The vocabulary may include a keyword and an event to be managed as the risk.
The risk vocabulary management unit may include a manual input management block providing a user interface for inputting a risk entity keyword and an entity event to be managed; a semi-automatic recommendation block providing a user input of specific social web content to be managed as the risk, and providing a user interface for registering the event and the keyword selected from the specific social web content; and an automatic recommendation block automatically extracting the risk keyword and a risk event from similar pre-stored cases.
The risk issue prediction analysis quality extraction unit may include a social web content collection block, which collects and stores the social web content in real time; a language analysis block, which analyzes a language through natural language processing with respect to the collected social web content; a sensitivity analysis block, which analyzes the sensitivity of each word based on sensitive words appearing in an input sentence; a risk event quality extracting block, which extracts the risk event as any one quality of a noun form, a compound noun form, and a syntax form in accordance with the result of language analysis; a frequency quality extracting block, which extracts information on how many times per unit time the risk entity keyword and the entity event appear on the social web content; a sensitivity quality extracting block, which extracts sensitivity analysis information in a sentence with respect to the risk entity keyword and extracts the extent to which a change of the corresponding sensitivity includes a negative sensitivity as a sensitivity quality; a network propagation quality extracting block, which extracts a change of a propagation aspect of a network in a unit of time as a risk issue quality; and a lifecycle quality extracting block, which extracts aspects of the risk keyword and the event appearing in the document as a lifecycle quality.
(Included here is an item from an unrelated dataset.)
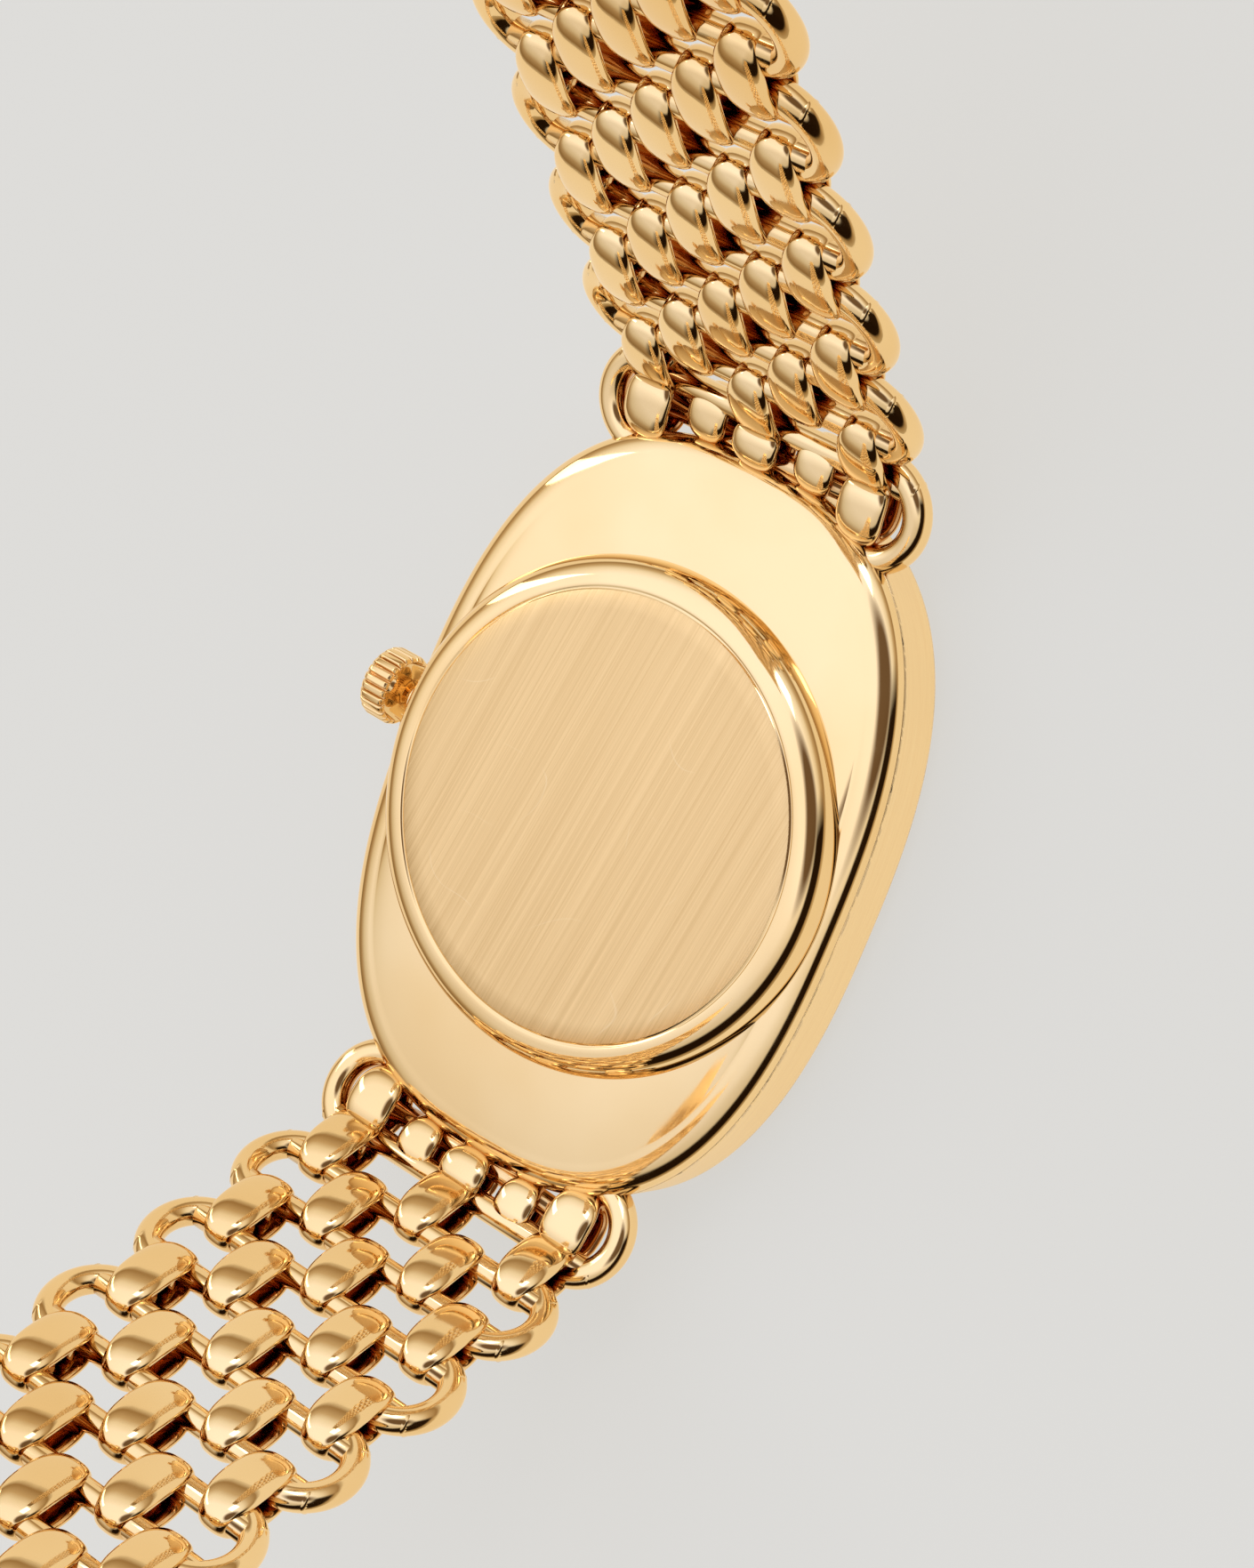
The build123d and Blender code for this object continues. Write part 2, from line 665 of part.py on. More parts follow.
# Clasp tongue: end block with a folded spring leaf and a thumb button, on the lower half
leaf_half = tongue_gap / 2 + tongue_leaf
body_far = clasp_knuckle_gap + tongue_body_length
with BuildPart() as clasp_tongue:
    with BuildSketch(Plane.XZ.offset(-clasp_knuckle_gap)):
        RectangleRounded(clasp_width, clasp_height, clasp_edge)
    extrude(amount=-tongue_body_length)
    with BuildSketch(Plane.YZ):
        with Locations((body_far + tongue_length / 2, 0)):
            SlotOverall(tongue_length + 2 * leaf_half, 2 * leaf_half)
            SlotOverall(tongue_length + tongue_gap, tongue_gap, mode=Mode.SUBTRACT)
    extrude(amount=slot_width / 2 - tongue_side_clearance, both=True)
    with BuildSketch(Plane.XY.offset(tongue_leaf / 2 - leaf_half)):
        with Locations((0, body_far + button_length / 2 + tongue_gap)):
            Rectangle(button_width, button_length)
    extrude(amount=leaf_half - tongue_leaf / 2 - clasp_height / 2)
    with Locations(*[(x, 0, 0) for x in odd_columns]):
        add(clasp_eye.part)
save(clasp_tongue.part.moved(lower_planes[sections].location), "clasp_tongue")

# Safety catch: a flat slotted loop at the box's side that turns on the stud
catch_width = 2 * stud_radius + 2 * running_clearance + 2 * catch_thickness
catch_centre = box_far - catch_stud_inset + (catch_reach - catch_width) / 2
with BuildPart() as safety_catch:
    with BuildSketch(Plane.YZ.offset(clasp_width / 2 + catch_gap)):
        with Locations((catch_centre, 0)):
            SlotOverall(catch_reach, catch_width)
            SlotOverall(catch_reach - 2 * catch_thickness, catch_width - 2 * catch_thickness,
                        mode=Mode.SUBTRACT)
    extrude(amount=catch_thickness)
save(safety_catch.part.moved(upper_planes[sections].location), "safety_catch")
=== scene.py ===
from math import cos, pi, radians, sin
import bmesh
import bpy
from mathutils import Matrix, Vector


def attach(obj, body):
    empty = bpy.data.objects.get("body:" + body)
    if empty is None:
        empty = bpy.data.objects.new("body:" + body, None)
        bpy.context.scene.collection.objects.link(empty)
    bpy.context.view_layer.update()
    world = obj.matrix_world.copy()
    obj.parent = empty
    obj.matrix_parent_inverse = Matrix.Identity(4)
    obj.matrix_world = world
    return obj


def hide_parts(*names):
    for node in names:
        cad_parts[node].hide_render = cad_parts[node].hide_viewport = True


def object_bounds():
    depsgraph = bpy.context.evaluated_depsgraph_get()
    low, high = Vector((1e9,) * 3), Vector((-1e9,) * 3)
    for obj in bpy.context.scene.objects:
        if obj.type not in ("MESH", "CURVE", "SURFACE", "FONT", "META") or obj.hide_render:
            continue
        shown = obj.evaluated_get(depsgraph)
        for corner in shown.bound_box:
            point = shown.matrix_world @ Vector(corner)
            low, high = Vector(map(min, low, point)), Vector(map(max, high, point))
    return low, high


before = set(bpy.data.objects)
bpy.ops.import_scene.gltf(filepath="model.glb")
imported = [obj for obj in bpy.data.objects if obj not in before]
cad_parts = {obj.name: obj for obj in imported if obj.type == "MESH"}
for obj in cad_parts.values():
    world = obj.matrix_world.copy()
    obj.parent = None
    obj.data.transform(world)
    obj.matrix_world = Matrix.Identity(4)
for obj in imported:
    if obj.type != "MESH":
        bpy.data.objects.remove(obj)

box_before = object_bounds()
MM = 0.001

# Bracelet layout, in millimetres and degrees, as in the part: rise at the case, then added curl per section
PERIOD, PITCH = 5.6, 2.7
ROW_ONE, ROW_TWO = PERIOD / 4, 3 * PERIOD / 4
FIRST_PIN = (17.35, 4.25)
UPPER = (55, (0, 0, 1, 1, 1, 3, 5, 6, 6, 6))
LOWER = (61, (0, 1, 1, 1, 1, 3, 5, 6, 6, 6))
END_TILT = 15
ODD = (-2 * PITCH, 0, 2 * PITCH)
EVEN = (-PITCH, PITCH)

# Bracelet shapes: pins, edge bows (from, to and steps), beads, then the knuckles, stubs and bar at the case
PIN_HALF, PIN_RADIUS, PIN_DOME, PIN_END = 7.5, 0.56, 0.15, 0.7
BOW_CENTRE, BOW_RADIUS, WIRE = 5.65, 1.98, 0.6
SECTION_BOW, END_BOW = (-112, 112, 44), (112, -104, 42)
BEAD_REACH, BEAD_HALF_WIDTH, BEAD_HALF_HEIGHT = 2.2, 1.1, 1.1
LOOP_POWER, SECTION_POWER = 2.2, 2.3
RIM_SHARE, INNER_SHARE, END_TAPER = 0.36, 0.5, 0.32
BEAD_STEPS, BEAD_AROUND, WIRE_AROUND = 60, 32, 28
KNUCKLE_Y, KNUCKLE_Z, KNUCKLE_REACH, KNUCKLE_HALF = -0.75, -0.3, 1.3, 0.95
STUB_FRONT, STUB_INTO_CASE, STUB_HALF_HEIGHT = 0.3, 0.4, 1.05
BAR_HALF, BAR_RADIUS, BAR_END_Y, BAR_MIDDLE_Y, BAR_Z = 2.2 * PITCH, 0.5, -1.3, -1.55, -0.5

# Case: an oval a quarter of a millimetre larger all round than the solid's
HALF_WIDTH, HALF_LENGTH, OVAL_POWER = 11.25, 15.75, 2.6
BAND_BASE, PLATE_TOP, BACK_TOP = 0.9, 4.6, 5.85
BAND_START, BAND_STEP, BAND_STEPS = 0.2, 0.25, 11
EDGE_INSET, EDGE_RISE = 0.06, 0.08
SHOULDER, SHOULDER_FLATNESS, SHOULDER_STEPS = 1.3, 0.72, 14
PLATE_SLOPE, PLATE_STEPS = 0.1, 24
DIAL_SEAT = (9.7, 14.2)
DIAL_ROOF, CAVITY_FLOOR, CAVITY, DIAL_HOLE = 1.75, 2.0, 9.7, 8.4
AROUND = 240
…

The natural language processing may include preprocessing of the social web content, morphological analysis, named entity recognition, syntax analysis, and relation extraction.
The natural language processing may be applied differently depending on the kind and the stage of predicted quality for the social web content.
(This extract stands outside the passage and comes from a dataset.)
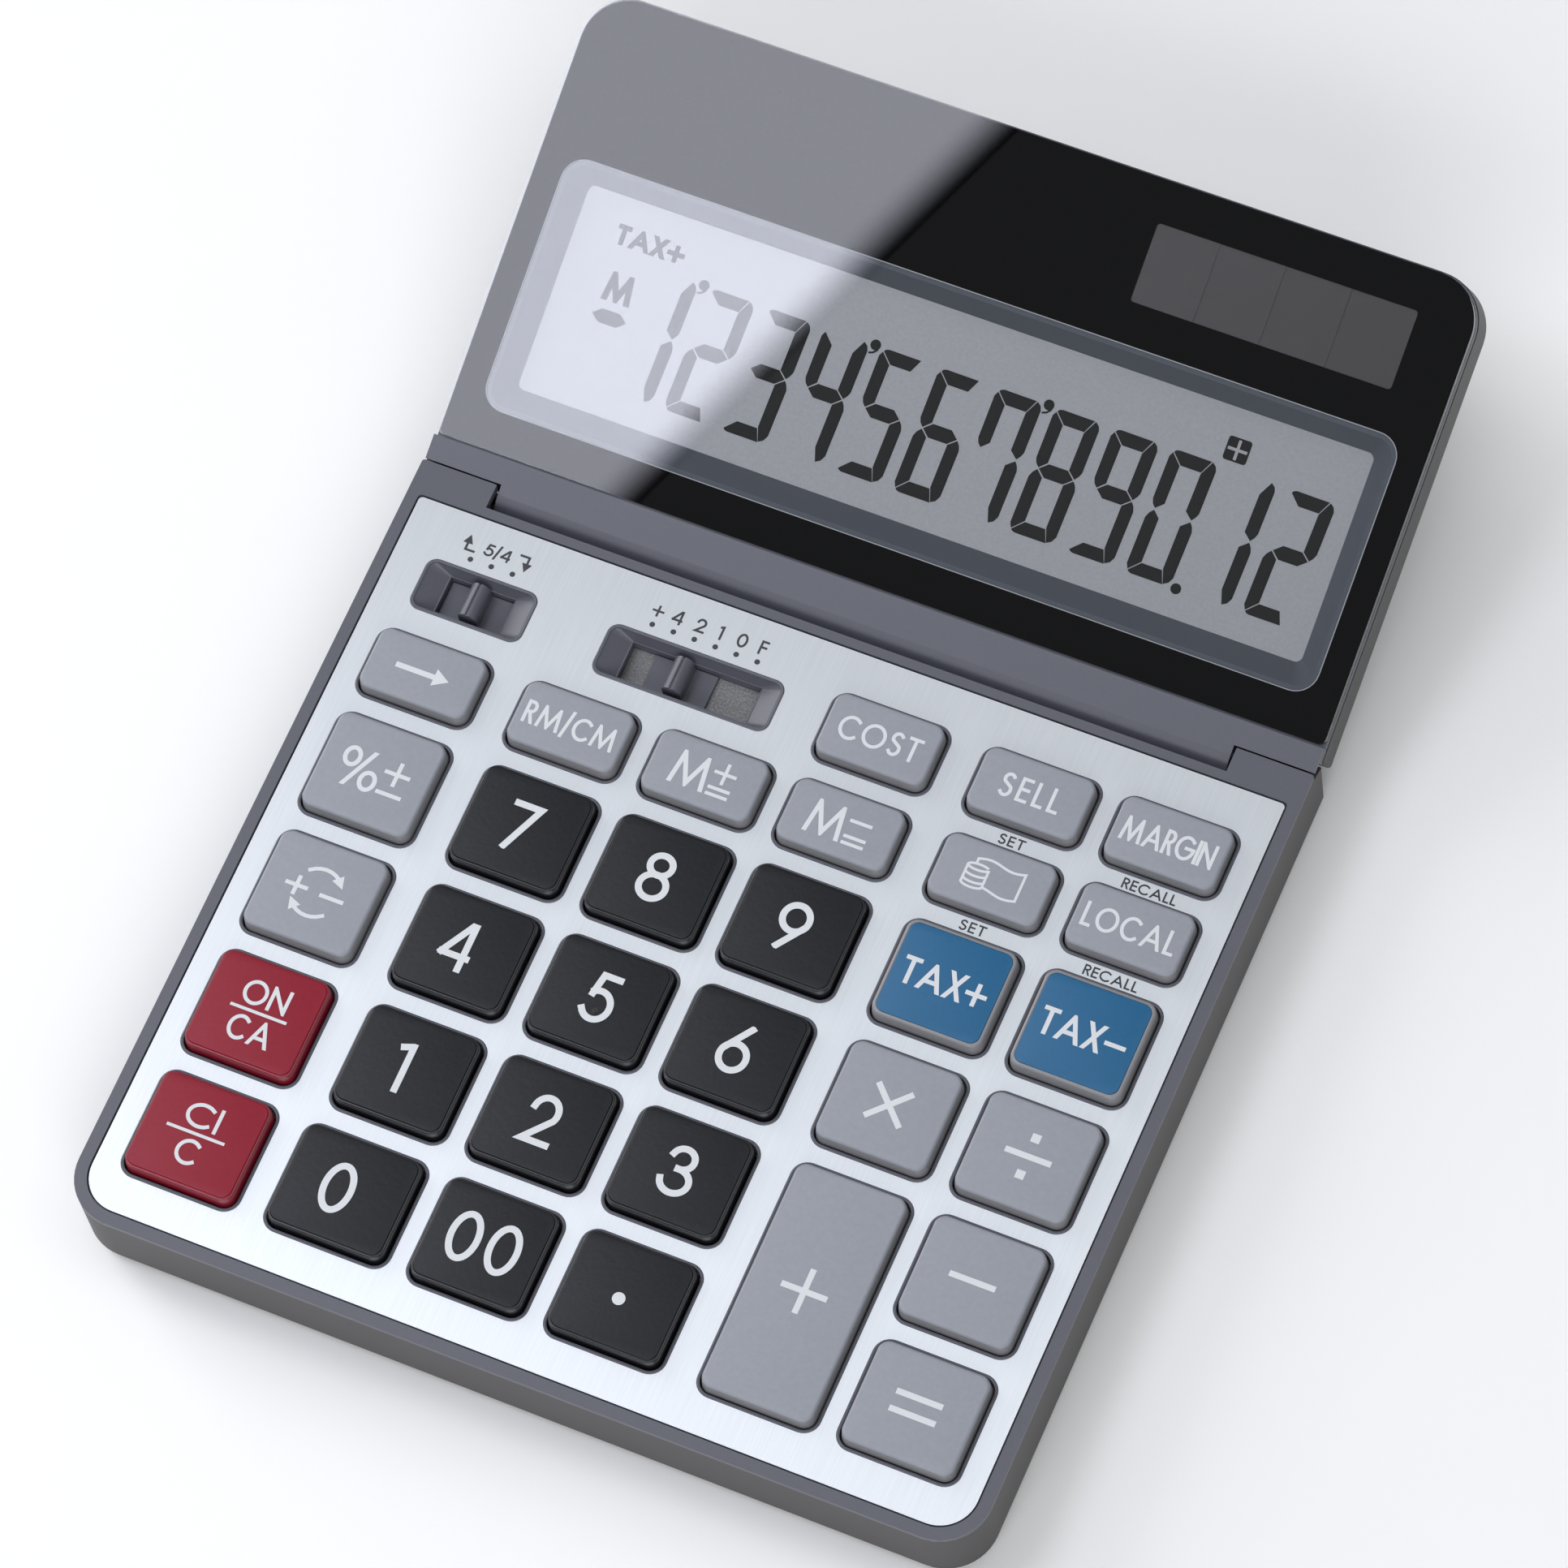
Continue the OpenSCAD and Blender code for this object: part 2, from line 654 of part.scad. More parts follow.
module battery_cover() {
    w = cell_cover_w - 2 * cell_cover_play;
    d = cell_cover_d - 2 * cell_cover_play;
    color([0.35, 0.35, 0.34]) difference() {
        pad(cell_x, cell_cover_y, w, d, -base_h, -base_h + cell_cover_t, 1.35);
        rod(cell_x, cell_screw_y, -base_h - 1, 0, small_r + 0.1);
        rod(cell_x, cell_screw_y, -base_h - 1, -base_h + small_head_t + 0.05, small_head_r + 0.1);
        for (i = [0 : 3])
            block(cell_x - 5, cell_x + 5, cell_y + 1 + 1.4 * i, cell_y + 1.7 + 1.4 * i, -base_h - 1, -base_h + 0.3);
    }
}

module hinge_pins() {
    color([0.62, 0.63, 0.65])
        for (s = [-1, 1])
            scale([s, 1, 1]) difference() {
                axle(barrel_half - pin_in, block_x + boss_w, pin_r - 0.01);
                axle(0, body_w, pin_bore_r);
            }
}

// Wires from the main board to the inside of the barrel, along the hinge axis
module hinge_wires() {
    x = -block_x - boss_w - 1.2;
    y = board_y1 - 3;
    r = wire_r;
    color([0.70, 0.18, 0.16]) {
        axle(x, wire_x, r);
        translate([x, y, axis_z]) rotate([-90, 0, 0]) cylinder(r = r, h = axis_y - y, $fn = 24);
        translate([x, axis_y, axis_z]) sphere(r = r, $fn = 24);
        translate([x, y, axis_z]) sphere(r = r, $fn = 24);
        rod(x, y, mat_z, axis_z, r);
    }
}

// ---------- display ----------

module display_lens() {
    color([0.12, 0.13, 0.14, 0.9])
        slab(-lens_w / 2, lens_w / 2, 0, lens_d, -lens_t, 0, 1, lens_r);
}

module display_frame() {
    x = frame_w / 2;
    bore = pin_r + pin_play - 0.01;
    color([0.31, 0.32, 0.35]) difference() {
        union() {
            slab(-x, x, -lens_gap - eps, frame_top, frame_z, -lens_t - seam, 0.2, lens_r);
            block(-x, x, bar_end_y, -lens_gap, -bar_lip_t, 0);
            block(-x, x, casing_end_y, -lens_gap, frame_z, -bar_lip_t + eps);
            block(-barrel_half, barrel_half, -axis_back, -lens_gap, frame_z, 0);
            display_axle(-barrel_half, barrel_half, barrel_r);
            for (p = display_screws) rod(p[0], p[1], -display_t + back_floor + 0.05, frame_z + eps, display_boss_r);
        }
        slab(-window_half, window_half, window_y0, window_y1, frame_z - 1, 0, bezel_r, bezel_r);
        block(solar_x - solar_half - 0.2, solar_x + solar_half + 0.2, solar_y0 - 0.2, solar_y0 + solar_h + 0.2,
              frame_z - 1, 0);
        for (s = [-1, 1]) scale([s, 1, 1]) display_axle(barrel_half - pin_in - 2.5, body_w, bore);
        // Way for the wires, from the barrel's left bore into the display
        translate([wire_x, -axis_back, -barrel_r]) rotate([-90, 0, 0])
            cylinder(r = 2 * wire_r, h = axis_back + 4, $fn = 32);
        for (p = display_screws)
            rod(p[0], p[1], -display_t, frame_z - 0.3, screw_r);
    }
}

module display_back() {
    x = back_w / 2;
    c = back_chamfer;
    z1 = frame_z - seam;
    color([0.35, 0.35, 0.34]) difference() {
        union() {
            slab(-x, x, casing_end_y, back_top, -display_t + c + 0.1, z1, 0.5, lens_r);
            hull() {
                slab(-x, x, casing_end_y, back_top, -display_t + c, -display_t + c + 0.1, 0.5, lens_r);
                slab(-x + c, x - c, casing_end_y + c, back_top - c, -display_t, -display_t + 0.1, 0.5, lens_r - c);
            }
        }
        slab(-x + back_wall, x - back_wall, casing_end_y + back_wall, back_top - back_wall,
             -display_t + back_floor, 1, 0.5, lens_r - back_wall);
        display_axle(-block_x, block_x, barrel_r + 0.05);
        translate([wire_x, -axis_back, -barrel_r]) rotate([-90, 0, 0])
            cylinder(r = 2 * wire_r, h = axis_back + 4, $fn = 32);
        for (p = display_screws) {
            rod(p[0], p[1], -display_t - 1, 0, screw_r + 0.1);
            rod(p[0], p[1], -display_t - 1, display_screw_z, screw_head_r + 0.1);
        }
    }
}

module lcd_bezel() {
    h = 0.1;
    color([0.28, 0.30, 0.34]) difference() {
        slab(-window_half + h, window_half - h, window_y0 + h, window_y1 - h, lcd_z, -lens_t - seam,
             bezel_r - h, bezel_r - h);
        hull() {
            slab(-window_half + bezel_wall, window_half - bezel_wall, window_y0 + bezel_wall,
                 window_y1 - bezel_wall, -lens_t - seam, 0, bezel_r - bezel_wall, bezel_r - bezel_wall);
            slab(-glass_half, glass_half, glass_y0, glass_y1, lcd_z - 1, lcd_z, 0.4, 0.4);
        }
    }
}

module lcd_panel() {
    color([0.64, 0.65, 0.68]) {
        block(-glass_half - lcd_edge, glass_half + lcd_edge, glass_y0 - lcd_edge, glass_y1 + lcd_edge,
              lcd_z - lcd_t / 2, lcd_z - eps);
        block(-glass_half - lcd_edge, glass_half + lcd_edge, glass_y0 - lcd_edge - 2, glass_y1 + lcd_edge,
              lcd_z - lcd_t, lcd_z - lcd_t / 2 + eps);
    }
}

module lcd_connector() {
    color([0.75, 0.30, 0.35])
        block(-glass_half, glass_half, glass_y0 - lcd_edge - 1.9, glass_y0 - lcd_edge - 1.9 + zebra_w,
              lcd_z - lcd_t - zebra_h, lcd_z - lcd_t);
}

module display_board() {
    z1 = lcd_z - lcd_t - zebra_h;
    color([0.13, 0.36, 0.22])
        block(-glass_half - lcd_edge, glass_half + lcd_edge, glass_y0 - lcd_edge - 2.4, glass_y1,
              z1 - display_board_t, z1);
}

// Wires from the barrel to the display board
module display_wires() {
    y0 = -axis_back + 1.2;
    y1 = glass_y0 - lcd_edge - 3.4;
    z1 = lcd_z - lcd_t - zebra_h - 0.4;
    color([0.70, 0.18, 0.16]) {
        translate([wire_x, y0, -barrel_r]) rotate([-90, 0, 0]) cylinder(r = wire_r, h = y1 - y0, $fn = 24);
        translate([wire_x, y1, -barrel_r]) sphere(r = wire_r, $fn = 24);
        rod(wire_x, y1, z1, -barrel_r, wire_r);
        translate([wire_x, y1, z1]) rotate([-90, 0, 0]) cylinder(r = wire_r, h = 0.9, $fn = 24);
    }
}

module solar_panel() {
    gap = 0.4;
    w = (2 * solar_half - 3 * gap) / 4;
    color([0.22, 0.17, 0.17]) {
        block(solar_x - solar_half, solar_x + solar_half, solar_y0, solar_y0 + solar_h,
              -lens_t - seam - solar_t, -lens_t - seam - 0.1);
        for (i = [0 : 3])
            block(solar_x - solar_half + i * (w + gap), solar_x - solar_half + i * (w + gap) + w,
                  solar_y0, solar_y0 + solar_h, -lens_t - seam - 0.1 - eps, -lens_t - seam);
    }
}

// ---------- the whole calculator ----------

to_desk() {
    for (k = KEYS) key_cap(k);
    knob(knob_x(rounding_x, rounding_count, rounding_at));  // knob_rounding
    knob(knob_x(decimal_x, decimal_count, decimal_at));  // knob_decimals
    contact(knob_x(rounding_x, rounding_count, rounding_at));  // contact_rounding
    contact(knob_x(decimal_x, decimal_count, decimal_at));  // contact_decimals
    top_case();
    face_plate();
    key_mat();
    main_board();
    processor();
    bottom_case();
    feet();
    for (p = case_screws) case_screw(p[0], p[1], case_screw_z, screw_l);
    small_screws();
    battery();
    battery_contacts();
    battery_cover();
    hinge_pins();
    hinge_wires();
    on_display() {
        display_back();
        display_frame();
        display_lens();
        lcd_bezel();
        lcd_panel();
        lcd_connector();
        display_board();
        display_wires();
        solar_panel();
        for (p = display_screws) case_screw(p[0], p[1], display_screw_z, display_screw_l);
    }
}
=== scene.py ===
"""Desk calculator with a tilting display: the visual model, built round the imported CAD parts."""

import json
import math

import bpy
from mathutils import Matrix, Vector


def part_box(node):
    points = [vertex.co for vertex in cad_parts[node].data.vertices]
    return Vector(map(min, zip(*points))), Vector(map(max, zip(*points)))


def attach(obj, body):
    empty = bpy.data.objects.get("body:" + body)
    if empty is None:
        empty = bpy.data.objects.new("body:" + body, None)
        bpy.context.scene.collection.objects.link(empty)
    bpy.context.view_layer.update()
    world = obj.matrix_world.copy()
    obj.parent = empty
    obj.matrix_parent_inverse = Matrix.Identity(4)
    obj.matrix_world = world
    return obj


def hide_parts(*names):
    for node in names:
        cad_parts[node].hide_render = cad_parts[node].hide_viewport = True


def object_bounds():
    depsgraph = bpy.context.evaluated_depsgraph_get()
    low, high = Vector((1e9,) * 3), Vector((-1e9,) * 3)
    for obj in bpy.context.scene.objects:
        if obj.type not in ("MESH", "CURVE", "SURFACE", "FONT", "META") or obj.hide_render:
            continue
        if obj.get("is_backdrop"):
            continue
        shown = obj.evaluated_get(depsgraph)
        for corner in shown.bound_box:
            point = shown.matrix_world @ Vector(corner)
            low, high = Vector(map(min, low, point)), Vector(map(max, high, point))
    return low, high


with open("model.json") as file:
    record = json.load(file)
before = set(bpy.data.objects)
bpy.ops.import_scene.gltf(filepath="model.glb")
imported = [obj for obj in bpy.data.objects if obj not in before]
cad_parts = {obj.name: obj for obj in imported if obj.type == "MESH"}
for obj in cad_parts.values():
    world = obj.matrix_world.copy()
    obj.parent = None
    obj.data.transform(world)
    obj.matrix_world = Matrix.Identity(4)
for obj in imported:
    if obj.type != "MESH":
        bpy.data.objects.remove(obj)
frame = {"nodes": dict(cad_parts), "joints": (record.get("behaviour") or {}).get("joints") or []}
size_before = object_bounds()
scene = bpy.context.scene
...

The sensitivity analysis block may extract and subdivide degrees of sensitivity of respective words as numerical information.
The sensitivity analysis block may classify the sensitivity of each word into any one of “positive”, “negative”, “neutral”, and “quality”.
The frequency quality extracting block may extract whether a relatively high frequency is extracted in a relatively short time, whether continuity is maintained, or whether an abnormal frequency that is different from a normal frequency is extracted, through modeling of frequencies with the passage of time, as a frequency quality.
The network propagation quality extracting block may extract whether a form of the network propagation aspect is uniformly distributed to other user groups and whether a propagation speed is high as a network propagation quality.
The lifecycle quality extracting block may classify and define frequencies by time periods into lifecycle forms and types of “new”, “dead”, and “recycled” to utilize the frequencies as modeling qualities for indicating whether the aspect is a normal phenomenon or a phenomenon that can be recognized as a risk state.
The risk prediction modeling unit may use any one of logistic regression, linear regression, and an SVM method as the statistical and mechanical method.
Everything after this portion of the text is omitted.